1931 novel by Erich Kästner

Fabian: The Story of a Moralist (Fabian. Die Geschichte eines Moralisten) is a 1931 novel by German author Erich Kästner. An English translation was published by the New York Review Books Classics in 2012 as Going to the Dogs: The Story of a Moralist.

== Plot ==
The novel's protagonist is a Germanist, Dr. Jakob Fabian, who works as a copywriter. The first chapters of the novel deal with Fabian's confrontation with the immorality of Berlin nightlife; he visits brothels, underworld taverns, and artists' studios. In most of these situations, Fabian remains a detached observer who takes ironic note of his surroundings. He is inadvertently drawn into the increasing political polarisation between National Socialists and Communists, and witnesses Berliners engaging in unrestrained sexual hedonism to the exclusion of genuine love.

Over the course of the novel, Fabian becomes a realist. At the start, he is an ironist, who is waiting for the "victory of decency" (Sieg der Anständigkeit). However, he is repeatedly disappointed by people, and eventually comes to believe that he can only improve himself. Fabian's friend, Labude, believes that it is possible to enhance mankind morally. Cheated on by his fiancée, Labude seeks comfort in the company of various women but remains largely unhappy.

In an artist's studio, Fabian meets Cornelia Battenberg, who has sworn off relationships after having had negative experiences with men in the past. Fabian approaches her with empathy, whereupon a love affair blossoms between the pair.
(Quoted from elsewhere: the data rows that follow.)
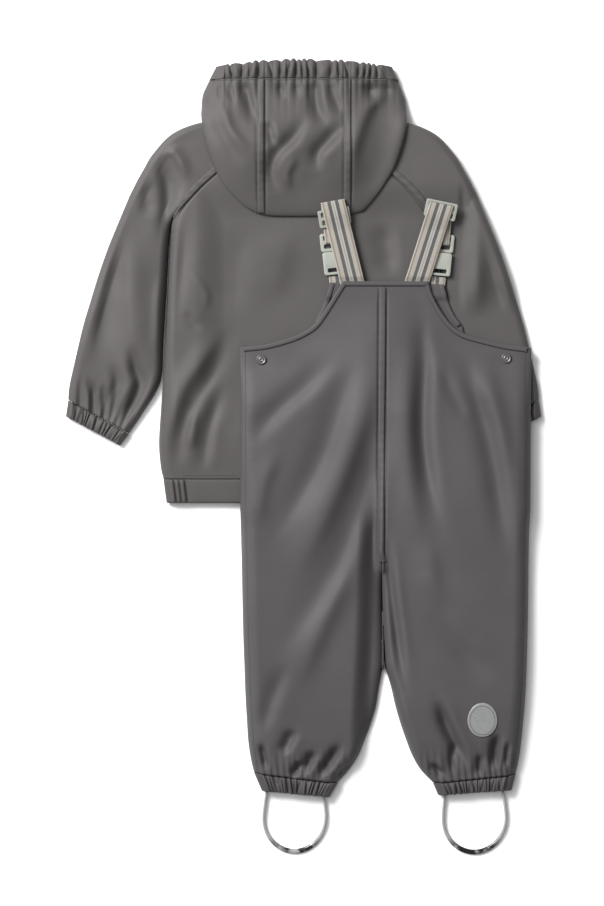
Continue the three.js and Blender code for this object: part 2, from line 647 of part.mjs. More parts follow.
// Raglan bands: raised strips along the seams between body and sleeves
function buildRaglanBands() {
  const lowest = 303;
  const highest = 398;
  for (const side of [-1, 1]) {
    const label = side < 0 ? "left" : "right";
    const carriers = ["jacket_back", `sleeve_${label}`];
    const band = (u, v) => {
      const y = lowest + (highest - lowest) * v;
      const along = new THREE.Vector2(jacketHalf(y + 1) - jacketHalf(y - 1), 2).normalize();
      const width = 3.4 + (BAND_WIDTH - 3.4) * blend(0, 0.35, v);
      const place = (share) => ({
        x: side * (jacketHalf(y) + 0.2 + along.y * (share - 0.5) * width),
        y: y - along.x * (share - 0.5) * width,
      });
      const levels = evenly(4).map((share) => restOn(carriers, place(share).x, place(share).y));
      const here = place(u);
      return new THREE.Vector3(here.x, here.y, Math.max(...levels) + LAY + TRIM);
    };
    const options = { wall: TRIM, inward: side };
    addPiece(`raglan_band_${label}`, clothGeometry(band, evenly(1), evenly(12), options), FABRIC);
  }
}

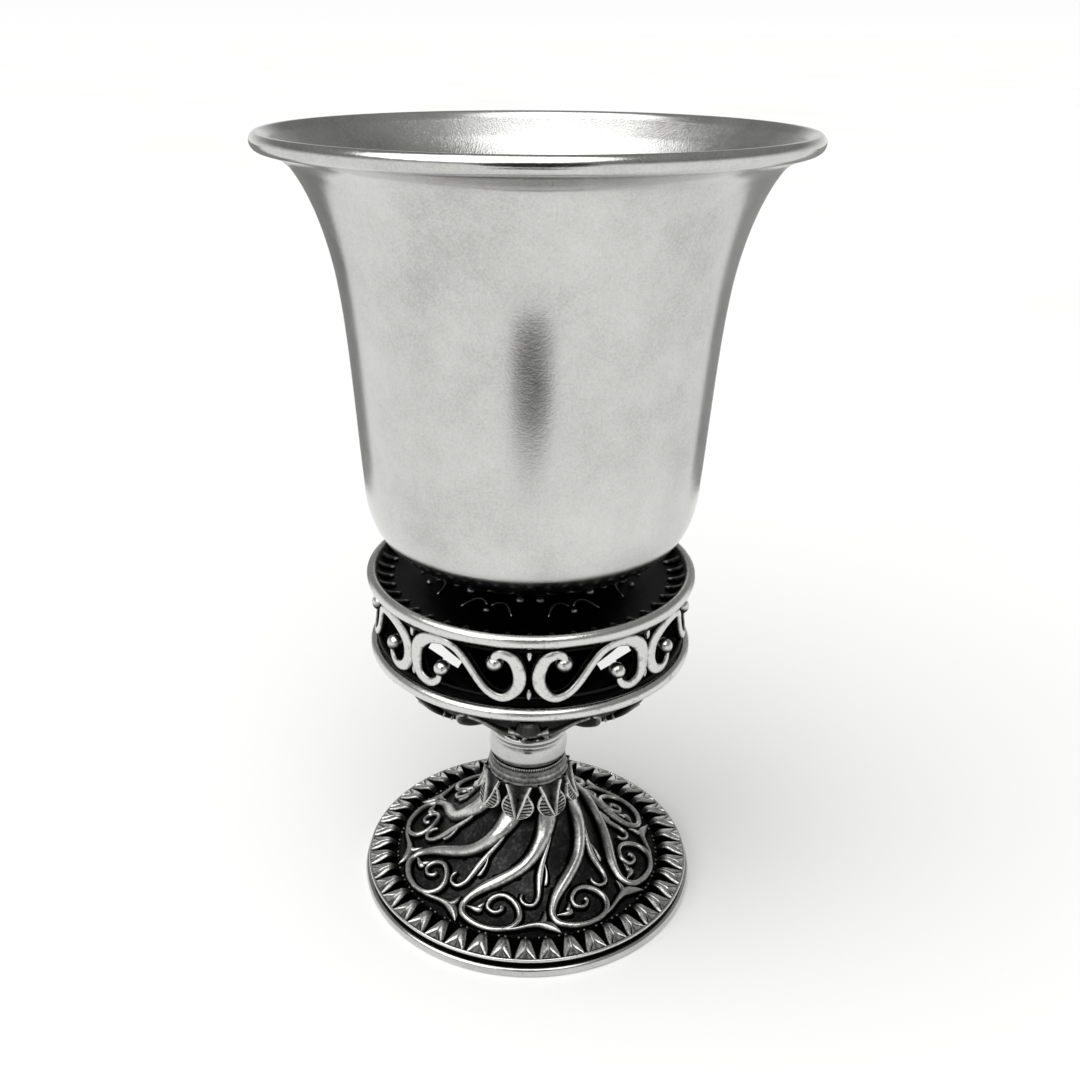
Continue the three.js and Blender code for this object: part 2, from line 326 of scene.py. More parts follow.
def smooth_line(stations, steps):
    """A smooth line through stations of any number of values."""
    rows = [Vector(s) for s in stations]
    rows = [2 * rows[0] - rows[1], *rows, 2 * rows[-1] - rows[-2]]
    line = []
    for a, b, c, d in zip(rows, rows[1:], rows[2:], rows[3:]):
        for number in range(steps):
            t = number / steps
            line.append(
                0.5 * (2 * b + (c - a) * t + (2 * a - 5 * b + 4 * c - d) * t ** 2
                       + (3 * b - a - 3 * c + d) * t ** 3)
            )
    return [*line, rows[-2]]


def sweep(bm, places, widths, heights, ups, sides=10, squareness=1.0, rubbed=1.0):
    """Draws an oval along places. Its top is marked as rubbed bright, its flanks as dark: oxide, and painted
    shade.
    """
    wear_and_shade = bm.verts.layers.float.get("wear_and_shade") or bm.verts.layers.float.new("wear_and_shade")
    frames = []
    for number, place in enumerate(places):
        before, after = places[max(number - 1, 0)], places[min(number + 1, len(places) - 1)]
        along = (after - before).normalized()
        across = along.cross(ups[number]).normalized()
        up = across.cross(along)
        width, height = max(widths[number], 0.12) * MM / 2, max(heights[number], 0.08) * MM
        basis = Matrix((across * width, up * height, along * MM)).transposed().to_4x4()
        frames.append(Matrix.Translation(place) @ basis)
    ring = bmesh.ops.create_circle(bm, cap_ends=True, segments=sides, radius=1)["verts"]
    for vert in ring:
        vert.co.x = math.copysign(abs(vert.co.x) ** squareness, vert.co.x)
        vert.co.y = math.copysign(abs(vert.co.y) ** squareness, vert.co.y)
        # Painted shade: the flanks go dark as the section turns downwards, on top of the oxide there; the
        # top is rubbed metal.
        vert[wear_and_shade] = min(max(1.9 * vert.co.y - 0.85, 0), 1) * rubbed
    bmesh.ops.transform(bm, matrix=frames[0], verts=ring)
    edges = [edge for edge in bm.edges if edge.verts[0] in ring and edge.verts[1] in ring]
    for last, here in zip(frames, frames[1:]):
        made = bmesh.ops.extrude_edge_only(bm, edges=edges)["geom"]
        ring = [item for item in made if isinstance(item, bmesh.types.BMVert)]
        edges = [item for item in made if isinstance(item, bmesh.types.BMEdge)]
        bmesh.ops.transform(bm, matrix=here @ last.inverted(), verts=ring)
    bmesh.ops.contextual_create(bm, geom=edges)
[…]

The relationship has a great impact on Fabian, causing him to develop ambition and seemingly abandon his pessimistic worldview. The day after meeting Cornelia, Fabian loses his job; his former colleague later receives a raise for Fabian's work. Cornelia wants to begin a career as a film actress. She decides to enter into a relationship with a film director to enhance her career, and tries to convince Fabian that this relationship is in both of their best interests. Fabian cannot accept this arrangement and ends the relationship.

The sudden suicide of Labude is another blow for the protagonist. Fabian's friend shoots himself in the head because of the supposed refusal of his habilitation dissertation. The script was never refused, and the rejection letter Labude received was a malevolent prank played on him by his doctoral advisor's assistant. After the death of Labude, Fabian leaves Berlin, returning to his home city of Dresden. He is offered a job at a right-wing newspaper, but his morals prevent him from taking the job. While trying to save a boy who jumped from a bridge into the river, Fabian drowns. The boy can swim, but Fabian cannot.

== Banning ==

The book was published during the rise of Nazism and attracted the special ire of the Nazis. In 1933, most copies were burned on charges of pornography and Kästner was blacklisted from working under his own name, although he continued to write light entertainment under a pseudonym.

== Adaptations ==

=== Television and film ===

- Fabian, a 1980 West German film directed by Wolf Gremm.
- Fabian oder Der Gang vor die Hunde, a 2021 German film directed by Dominik Graf.

=== Theatre ===
Fabian has been adapted three times for the stage; in 2016, a version was staged at the Landestheater Altenburg, and in 2021 a different adaptation titled Fabian oder der Gang vor die Hunde was performed by the Berliner Ensemble. An adaptation by Henrik Kuhlmann premiered on 31 March 2023 at the Staatstheater Darmstadt.